>> Begin Material
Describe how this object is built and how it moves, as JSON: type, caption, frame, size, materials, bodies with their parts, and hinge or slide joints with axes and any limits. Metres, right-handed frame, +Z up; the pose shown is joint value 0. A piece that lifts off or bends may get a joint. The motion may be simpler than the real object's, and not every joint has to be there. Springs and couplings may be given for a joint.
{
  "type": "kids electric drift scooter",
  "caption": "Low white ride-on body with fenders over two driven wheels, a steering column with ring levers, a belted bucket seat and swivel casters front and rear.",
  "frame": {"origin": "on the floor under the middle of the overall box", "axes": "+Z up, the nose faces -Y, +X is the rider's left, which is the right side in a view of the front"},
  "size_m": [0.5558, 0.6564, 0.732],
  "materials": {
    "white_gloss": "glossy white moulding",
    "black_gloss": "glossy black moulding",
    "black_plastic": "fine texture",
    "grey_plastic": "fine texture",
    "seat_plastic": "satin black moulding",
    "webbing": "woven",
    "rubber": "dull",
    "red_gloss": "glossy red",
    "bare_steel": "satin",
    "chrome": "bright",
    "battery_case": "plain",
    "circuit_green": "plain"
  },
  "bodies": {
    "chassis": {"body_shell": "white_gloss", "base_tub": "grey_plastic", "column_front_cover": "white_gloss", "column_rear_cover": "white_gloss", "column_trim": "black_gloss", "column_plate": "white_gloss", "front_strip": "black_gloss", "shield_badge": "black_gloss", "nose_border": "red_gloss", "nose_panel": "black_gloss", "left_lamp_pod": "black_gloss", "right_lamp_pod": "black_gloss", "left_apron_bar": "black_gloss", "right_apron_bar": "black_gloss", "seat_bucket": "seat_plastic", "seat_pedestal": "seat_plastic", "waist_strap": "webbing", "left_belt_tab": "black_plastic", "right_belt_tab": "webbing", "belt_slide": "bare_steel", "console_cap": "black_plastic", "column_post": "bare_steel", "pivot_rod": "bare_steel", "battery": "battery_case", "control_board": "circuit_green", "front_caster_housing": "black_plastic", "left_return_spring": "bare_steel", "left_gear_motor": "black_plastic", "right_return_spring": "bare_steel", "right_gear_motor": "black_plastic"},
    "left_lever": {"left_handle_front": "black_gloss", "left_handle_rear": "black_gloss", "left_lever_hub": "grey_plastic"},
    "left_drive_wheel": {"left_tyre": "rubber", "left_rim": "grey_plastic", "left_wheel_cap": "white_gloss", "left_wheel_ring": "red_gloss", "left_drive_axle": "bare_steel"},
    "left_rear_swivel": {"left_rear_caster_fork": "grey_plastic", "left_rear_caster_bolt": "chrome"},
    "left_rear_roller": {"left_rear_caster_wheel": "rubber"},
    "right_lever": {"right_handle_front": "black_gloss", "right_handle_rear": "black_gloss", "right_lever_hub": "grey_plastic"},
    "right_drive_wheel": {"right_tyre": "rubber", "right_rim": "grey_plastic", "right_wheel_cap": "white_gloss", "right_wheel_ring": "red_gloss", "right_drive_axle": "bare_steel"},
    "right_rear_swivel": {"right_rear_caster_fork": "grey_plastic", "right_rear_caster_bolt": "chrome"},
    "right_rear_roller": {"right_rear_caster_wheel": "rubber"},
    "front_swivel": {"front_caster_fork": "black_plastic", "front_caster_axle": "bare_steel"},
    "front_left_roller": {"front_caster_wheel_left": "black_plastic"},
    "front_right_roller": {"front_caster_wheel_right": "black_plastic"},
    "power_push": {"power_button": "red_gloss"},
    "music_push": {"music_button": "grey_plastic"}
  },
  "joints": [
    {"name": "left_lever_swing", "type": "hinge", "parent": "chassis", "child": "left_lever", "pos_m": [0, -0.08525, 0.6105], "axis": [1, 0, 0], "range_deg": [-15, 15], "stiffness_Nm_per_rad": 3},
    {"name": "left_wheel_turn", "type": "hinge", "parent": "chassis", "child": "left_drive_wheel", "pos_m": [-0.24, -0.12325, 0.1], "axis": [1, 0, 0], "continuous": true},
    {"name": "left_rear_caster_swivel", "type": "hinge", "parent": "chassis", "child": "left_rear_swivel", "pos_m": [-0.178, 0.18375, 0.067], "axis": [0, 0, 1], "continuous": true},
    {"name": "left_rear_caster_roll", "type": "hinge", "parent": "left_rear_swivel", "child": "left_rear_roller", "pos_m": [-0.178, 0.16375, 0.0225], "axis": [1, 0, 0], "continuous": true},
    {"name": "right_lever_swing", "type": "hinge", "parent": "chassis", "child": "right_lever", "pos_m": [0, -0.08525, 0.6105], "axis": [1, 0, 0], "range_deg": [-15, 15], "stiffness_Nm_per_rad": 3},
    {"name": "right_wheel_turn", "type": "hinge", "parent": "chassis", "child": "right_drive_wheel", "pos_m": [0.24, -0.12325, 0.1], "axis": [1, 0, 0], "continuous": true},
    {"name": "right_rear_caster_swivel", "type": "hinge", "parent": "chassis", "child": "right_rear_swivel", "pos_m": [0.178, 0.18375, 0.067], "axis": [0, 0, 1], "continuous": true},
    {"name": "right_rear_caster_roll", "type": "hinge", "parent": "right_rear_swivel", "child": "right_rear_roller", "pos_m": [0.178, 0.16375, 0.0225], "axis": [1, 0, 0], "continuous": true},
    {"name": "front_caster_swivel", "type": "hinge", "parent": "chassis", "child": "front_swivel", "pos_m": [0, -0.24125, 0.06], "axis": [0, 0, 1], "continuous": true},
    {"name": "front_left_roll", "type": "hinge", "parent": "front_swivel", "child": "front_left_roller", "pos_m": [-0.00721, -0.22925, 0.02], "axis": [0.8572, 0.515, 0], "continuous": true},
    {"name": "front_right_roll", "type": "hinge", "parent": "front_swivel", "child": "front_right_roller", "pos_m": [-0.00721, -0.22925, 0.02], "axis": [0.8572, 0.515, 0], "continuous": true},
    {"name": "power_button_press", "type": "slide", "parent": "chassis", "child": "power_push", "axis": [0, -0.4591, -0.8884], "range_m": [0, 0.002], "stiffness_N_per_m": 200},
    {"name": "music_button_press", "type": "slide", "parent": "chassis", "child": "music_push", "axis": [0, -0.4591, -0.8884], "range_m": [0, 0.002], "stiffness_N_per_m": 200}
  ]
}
>> End Material
• [Set exercise]:
Make an exact copy of every line in the data.

• [Answer in full]:
Describe how this object is built and how it moves, as JSON: type, caption, frame, size, materials, bodies with their parts, and hinge or slide joints with axes and any limits. Metres, right-handed frame, +Z up; the pose shown is joint value 0. A piece that lifts off or bends may get a joint. The motion may be simpler than the real object's, and not every joint has to be there. Springs and couplings may be given for a joint.
{
  "type": "kids electric drift scooter",
  "caption": "Low white ride-on body with fenders over two driven wheels, a steering column with ring levers, a belted bucket seat and swivel casters front and rear.",
  "frame": {"origin": "on the floor under the middle of the overall box", "axes": "+Z up, the nose faces -Y, +X is the rider's left, which is the right side in a view of the front"},
  "size_m": [0.5558, 0.6564, 0.732],
  "materials": {
    "white_gloss": "glossy white moulding",
    "black_gloss": "glossy black moulding",
    "black_plastic": "fine texture",
    "grey_plastic": "fine texture",
    "seat_plastic": "satin black moulding",
    "webbing": "woven",
    "rubber": "dull",
    "red_gloss": "glossy red",
    "bare_steel": "satin",
    "chrome": "bright",
    "battery_case": "plain",
    "circuit_green": "plain"
  },
  "bodies": {
    "chassis": {"body_shell": "white_gloss", "base_tub": "grey_plastic", "column_front_cover": "white_gloss", "column_rear_cover": "white_gloss", "column_trim": "black_gloss", "column_plate": "white_gloss", "front_strip": "black_gloss", "shield_badge": "black_gloss", "nose_border": "red_gloss", "nose_panel": "black_gloss", "left_lamp_pod": "black_gloss", "right_lamp_pod": "black_gloss", "left_apron_bar": "black_gloss", "right_apron_bar": "black_gloss", "seat_bucket": "seat_plastic", "seat_pedestal": "seat_plastic", "waist_strap": "webbing", "left_belt_tab": "black_plastic", "right_belt_tab": "webbing", "belt_slide": "bare_steel", "console_cap": "black_plastic", "column_post": "bare_steel", "pivot_rod": "bare_steel", "battery": "battery_case", "control_board": "circuit_green", "front_caster_housing": "black_plastic", "left_return_spring": "bare_steel", "left_gear_motor": "black_plastic", "right_return_spring": "bare_steel", "right_gear_motor": "black_plastic"},
    "left_lever": {"left_handle_front": "black_gloss", "left_handle_rear": "black_gloss", "left_lever_hub": "grey_plastic"},
    "left_drive_wheel": {"left_tyre": "rubber", "left_rim": "grey_plastic", "left_wheel_cap": "white_gloss", "left_wheel_ring": "red_gloss", "left_drive_axle": "bare_steel"},
    "left_rear_swivel": {"left_rear_caster_fork": "grey_plastic", "left_rear_caster_bolt": "chrome"},
    "left_rear_roller": {"left_rear_caster_wheel": "rubber"},
    "right_lever": {"right_handle_front": "black_gloss", "right_handle_rear": "black_gloss", "right_lever_hub": "grey_plastic"},
    "right_drive_wheel": {"right_tyre": "rubber", "right_rim": "grey_plastic", "right_wheel_cap": "white_gloss", "right_wheel_ring": "red_gloss", "right_drive_axle": "bare_steel"},
    "right_rear_swivel": {"right_rear_caster_fork": "grey_plastic", "right_rear_caster_bolt": "chrome"},
    "right_rear_roller": {"right_rear_caster_wheel": "rubber"},
    "front_swivel": {"front_caster_fork": "black_plastic", "front_caster_axle": "bare_steel"},
    "front_left_roller": {"front_caster_wheel_left": "black_plastic"},
    "front_right_roller": {"front_caster_wheel_right": "black_plastic"},
    "power_push": {"power_button": "red_gloss"},
    "music_push": {"music_button": "grey_plastic"}
  },
  "joints": [
    {"name": "left_lever_swing", "type": "hinge", "parent": "chassis", "child": "left_lever", "pos_m": [0, -0.08525, 0.6105], "axis": [1, 0, 0], "range_deg": [-15, 15], "stiffness_Nm_per_rad": 3},
    {"name": "left_wheel_turn", "type": "hinge", "parent": "chassis", "child": "left_drive_wheel", "pos_m": [-0.24, -0.12325, 0.1], "axis": [1, 0, 0], "continuous": true},
    {"name": "left_rear_caster_swivel", "type": "hinge", "parent": "chassis", "child": "left_rear_swivel", "pos_m": [-0.178, 0.18375, 0.067], "axis": [0, 0, 1], "continuous": true},
    {"name": "left_rear_caster_roll", "type": "hinge", "parent": "left_rear_swivel", "child": "left_rear_roller", "pos_m": [-0.178, 0.16375, 0.0225], "axis": [1, 0, 0], "continuous": true},
    {"name": "right_lever_swing", "type": "hinge", "parent": "chassis", "child": "right_lever", "pos_m": [0, -0.08525, 0.6105], "axis": [1, 0, 0], "range_deg": [-15, 15], "stiffness_Nm_per_rad": 3},
    {"name": "right_wheel_turn", "type": "hinge", "parent": "chassis", "child": "right_drive_wheel", "pos_m": [0.24, -0.12325, 0.1], "axis": [1, 0, 0], "continuous": true},
    {"name": "right_rear_caster_swivel", "type": "hinge", "parent": "chassis", "child": "right_rear_swivel", "pos_m": [0.178, 0.18375, 0.067], "axis": [0, 0, 1], "continuous": true},
    {"name": "right_rear_caster_roll", "type": "hinge", "parent": "right_rear_swivel", "child": "right_rear_roller", "pos_m": [0.178, 0.16375, 0.0225], "axis": [1, 0, 0], "continuous": true},
    {"name": "front_caster_swivel", "type": "hinge", "parent": "chassis", "child": "front_swivel", "pos_m": [0, -0.24125, 0.06], "axis": [0, 0, 1], "continuous": true},
    {"name": "front_left_roll", "type": "hinge", "parent": "front_swivel", "child": "front_left_roller", "pos_m": [-0.00721, -0.22925, 0.02], "axis": [0.8572, 0.515, 0], "continuous": true},
    {"name": "front_right_roll", "type": "hinge", "parent": "front_swivel", "child": "front_right_roller", "pos_m": [-0.00721, -0.22925, 0.02], "axis": [0.8572, 0.515, 0], "continuous": true},
    {"name": "power_button_press", "type": "slide", "parent": "chassis", "child": "power_push", "axis": [0, -0.4591, -0.8884], "range_m": [0, 0.002], "stiffness_N_per_m": 200},
    {"name": "music_button_press", "type": "slide", "parent": "chassis", "child": "music_push", "axis": [0, -0.4591, -0.8884], "range_m": [0, 0.002], "stiffness_N_per_m": 200}
  ]
}